Ho detto «molte grammatiche», non tutte evidentemen­te, perché c’è un partito carbonaro di difensori del punto e virgola – scrittori, linguisti, gente comune – che lo usa con ossuta costanza.
C’è poi un drappello robusto di persone – anche piuttosto influenti, purtroppo – che negli anni si è accanito contro que­sto utilissimo segno. Purtroppo ce n’è uno che stimo parec­chio: Gérard Genette, e Genette ha detto: «Punto e virgola: colmo della villania; opporsi sempre».
A scuola, l’abbiamo ricordato, con la punteggiatura non ci si spezza certo la schiena, non si va a fondo e gli studenti esco­no dal liceo confusi. Più di un ragazzo ha ammesso: «Non so mai quando devo usarlo». Il punto e virgola è circonda­to da una nebbiolina d’incertezza. E poi c’è quest’altra cosa che mi fa andare fuori di testa. Ricordo che una volta quella buonanima della professoressa d’italiano disse che ci avrebbe fatto fare il dettato. Avevamo diciassette anni e voleva farci fare il dettato! «Prendo un brano di Savinio o di Malaparte, che usano tutti i segni di punteggiatura. Compreso il punto e virgola»; beh quel benedettissimo giorno arrivò e in classe eravamo in sei. «Vabbè, ragazzi, facciamolo lo stesso, non fa media». Avete presente mettere la punteggiatura a caso? Ricordo poi un terrore più che raddoppiato quando propo­si, più o meno con le stesse parole, ai miei allievi del corso per redattori di fare la stessa cosa. (E non ditemi che i bravi professori non vi lasciano qualcosa di definitivo.) Tre ragazze sono svenute, un paio si sono chiuse in bagno, un altro paio si sono fatte venire a prendere.
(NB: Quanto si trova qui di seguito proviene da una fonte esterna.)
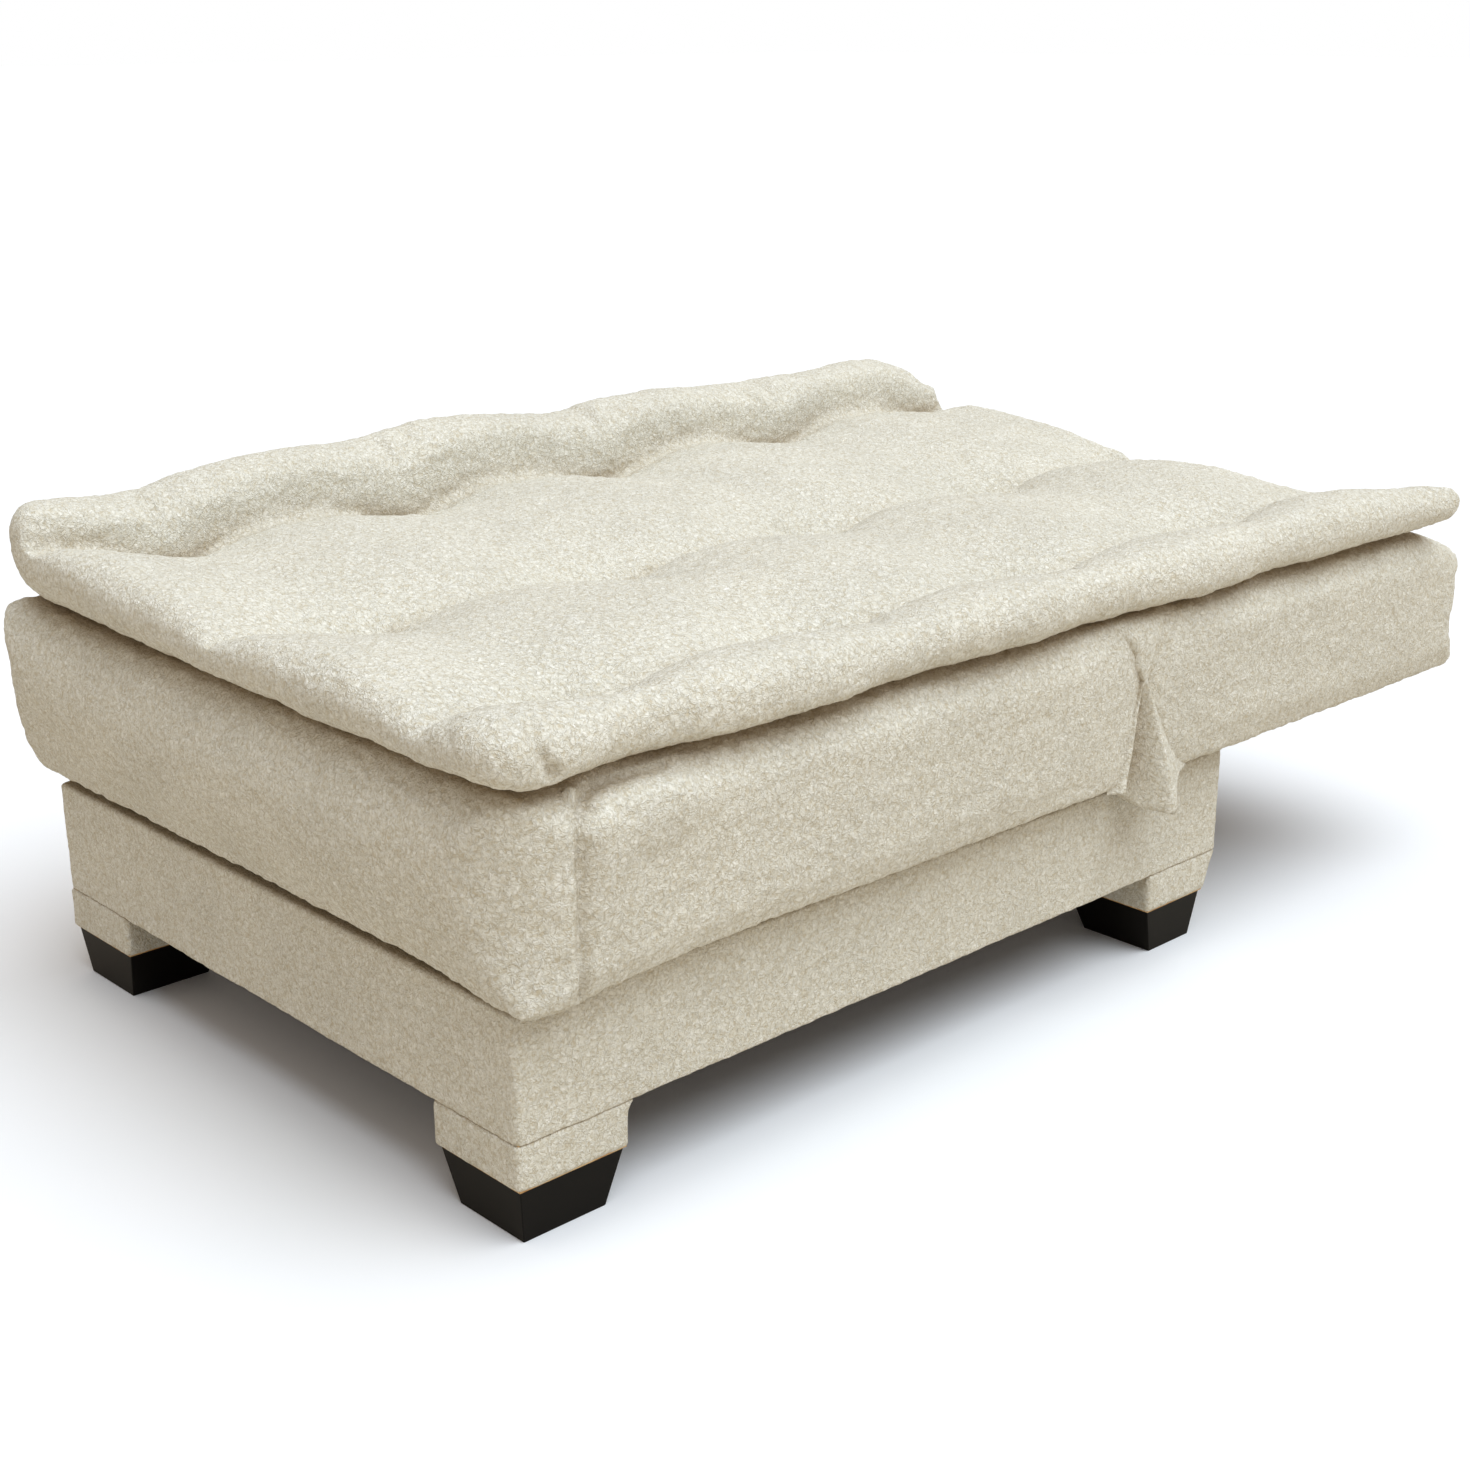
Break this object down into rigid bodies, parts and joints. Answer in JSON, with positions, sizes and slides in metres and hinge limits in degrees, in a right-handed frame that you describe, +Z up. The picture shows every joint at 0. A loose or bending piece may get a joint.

Perché la maggior parte di noi fino a un certo punto del­la vita è come se leggesse senza guardare la punteggiatura? Quante volte si sente dire: «Il più delle volte il punto e virgola può essere sostituito dal punto, o addirittura dalla virgola». Non sanno quello che dicono; non sanno quello che si per­dono.
Hanno fatto uscire dai gangheri pure uno compito come Piero Citati:

L’assassinio del punto e virgola è molto più grave dell’assassinio di padri, madri, figli, figlie, mariti, mogli, nonne, cognati di cui parla­no con infinita voluttà i nostri giornali. Una lingua deve la propria eleganza alla ricchezza dei suoi strumenti espressivi. […] Nessuno è inutile, perché essi segnano pause più o meno profonde, e danno ritmi diversi alla prosa. Se perdiamo la ricchezza della lingua, di­ventiamo incapaci di pensare, o di elaborare i nostri pensieri.
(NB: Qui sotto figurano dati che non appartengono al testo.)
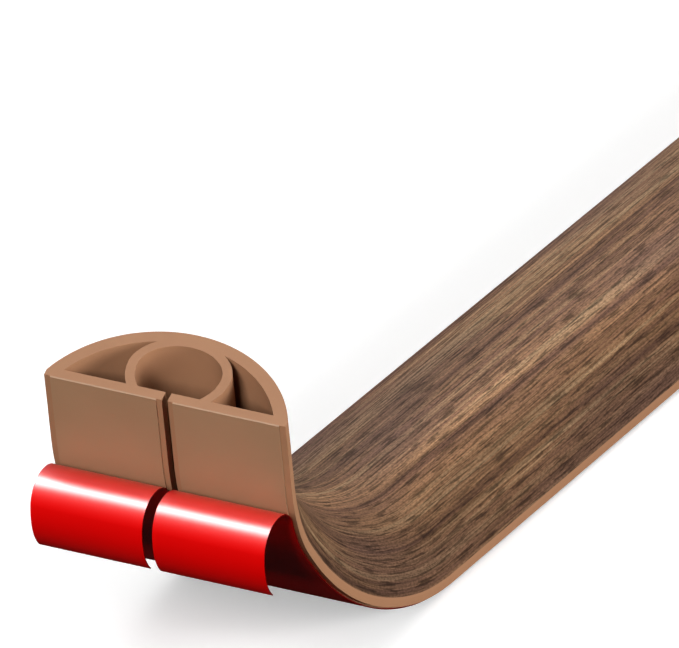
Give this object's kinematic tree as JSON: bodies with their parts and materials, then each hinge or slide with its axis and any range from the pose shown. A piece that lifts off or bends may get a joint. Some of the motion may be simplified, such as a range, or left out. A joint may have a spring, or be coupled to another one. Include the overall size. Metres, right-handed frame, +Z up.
{
  "type": "floor cord cover",
  "caption": "Flexible floor cord cover: domed wood-look strip with a split base, a cord channel and a curled end with peeled release liners.",
  "frame": {"origin": "on the floor, under the middle of the whole piece's bounding box", "axes": "+Y along the strip, away from its curled end; +X across its width; +Z up from the floor"},
  "size_m": [0.068, 0.9686, 0.1049],
  "materials": {
    "cover_plastic": "tan body with a brown wood grain finish on the dome, satin",
    "adhesive_tape": "smooth tacky tape the colour of the body",
    "release_liner": "glossy red film"
  },
  "bodies": {
    "root": {"cover_strip": "cover_plastic", "adhesive_tape_left": "adhesive_tape", "adhesive_tape_right": "adhesive_tape", "release_liner_left": "release_liner", "release_liner_right": "release_liner"}
  },
  "joints": []
}
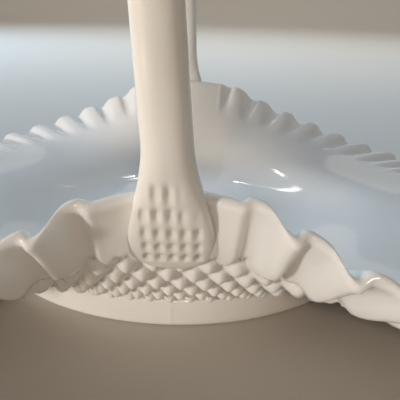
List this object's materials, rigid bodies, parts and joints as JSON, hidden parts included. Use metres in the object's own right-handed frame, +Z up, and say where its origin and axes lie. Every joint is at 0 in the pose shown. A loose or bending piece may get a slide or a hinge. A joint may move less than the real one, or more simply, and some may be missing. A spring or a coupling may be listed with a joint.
{
  "type": "handled serving basket",
  "caption": "Shallow serving bowl on a collar foot, with a diamond band, a ruffled lip raised at the sides and low at the ends, and a tall arched handle with waffle-stamped ends.",
  "frame": {"origin": "middle of the collar foot, on the surface that the bowl stands on", "axes": "+Z up, +X towards one low end of the bowl (the long way), -Y towards the front side of the handle"},
  "size_m": [0.3162, 0.2423, 0.2],
  "materials": {
    "bowl_milk_glass": "glossy opaque white pressed glass with a fire-polished lip",
    "handle_milk_glass": "glossy opaque white hand-drawn glass, stamped at its ends"
  },
  "bodies": {
    "root": {"bowl": "bowl_milk_glass", "handle": "handle_milk_glass"}
  },
  "joints": []
}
[P. Citati, Non uccidete l’eleganza del punto e virgola, «la Repubbli­ca», 7 aprile 2008]

Ha ragione su tutta la linea. Una volta un giornalista mi ha detto una cosa che mi ha fatto riflettere. «Ha troppa concor­renza, ci devi stare a pensare, e fai prima a usare il punto e la virgola». Per lui era una bandiera bianca, e rischia di esserlo per tanti, ma vedrete che avremo la meglio noi. Pronti?
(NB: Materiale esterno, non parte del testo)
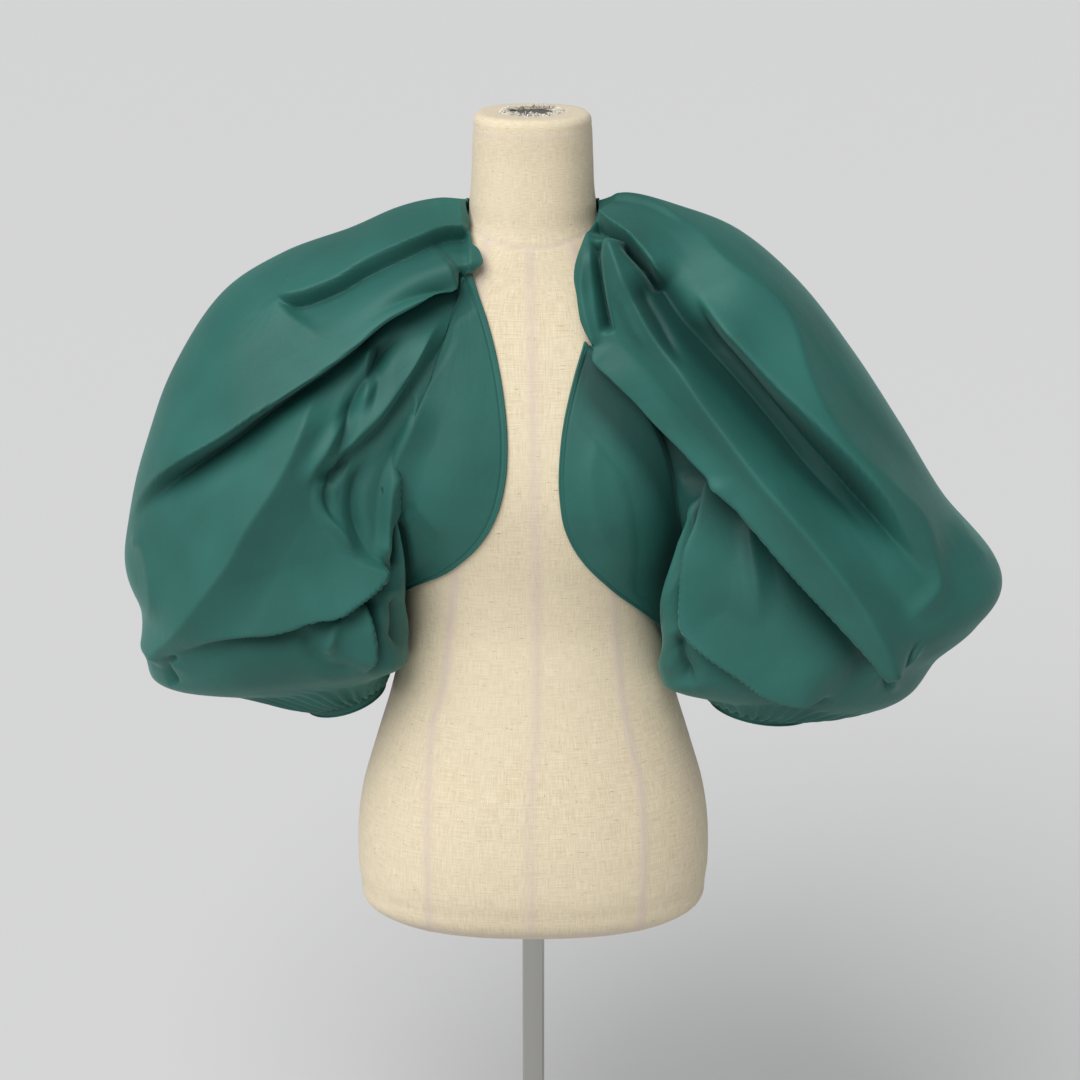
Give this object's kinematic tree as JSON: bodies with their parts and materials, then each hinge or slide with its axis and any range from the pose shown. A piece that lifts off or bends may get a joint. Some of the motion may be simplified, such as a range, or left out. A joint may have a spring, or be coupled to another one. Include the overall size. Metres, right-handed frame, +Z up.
{
  "type": "cropped bolero jacket on a limbless dress form and stand",
  "caption": "Cropped open-front bolero jacket with huge pleated raglan balloon sleeves, worn on a limbless linen dress form on a pole with a round base.",
  "frame": {"origin": "centre of the base's flat underside", "axes": "+Z up, the front of the jacket faces -Y, the wearer's left is +X"},
  "size_m": [0.8288, 0.3399, 1.218],
  "materials": {
    "taffeta": "soft matt sheen",
    "linen": "slubbed weave",
    "neck_plate": "satin grey",
    "steel": "polished"
  },
  "bodies": {
    "root": {"sleeve_left": "taffeta", "sleeve_right": "taffeta", "front_left": "taffeta", "front_right": "taffeta", "back": "taffeta", "cuff_left": "taffeta", "cuff_right": "taffeta", "dress_form": "linen", "neck_plate": "neck_plate", "pole": "steel", "base": "steel"}
  },
  "joints": []
}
Proviamo a fare tabula rasa partendo dall’ovvio, che è sem­pre meno ovvio. Il punto indica qualcosa di concluso: la frase è finita. Il che non vuol dire, chiaro, che la frase successiva non sia legata alla precedente. Diciamo che chi scrive ritiene opportuno (vedete come ho appena fatto io) ripartire con un nuovo impeto. La virgola ci mantiene sullo stesso passo, non conferisce al periodo particolari cambi di intensità. Il punto e virgola – che non a caso è un miscuglio tra i due segni – è una sirena per avvertire il lettore che la frase che sta per leggere è al tempo stesso indipendente e legata a quella che la precede.
A rigore, il punto e virgola si dovrebbe impiegare quando serve un’interruzione forte sul piano della forma (cioè quan­do la virgola non basta e il punto è troppo), ma quest’inter­ruzione non è così forte sul piano del contenuto. Che detto in altri termini vuol dire che ciò che viene dopo il punto e virgola è abbastanza legato a ciò che è stato detto prima.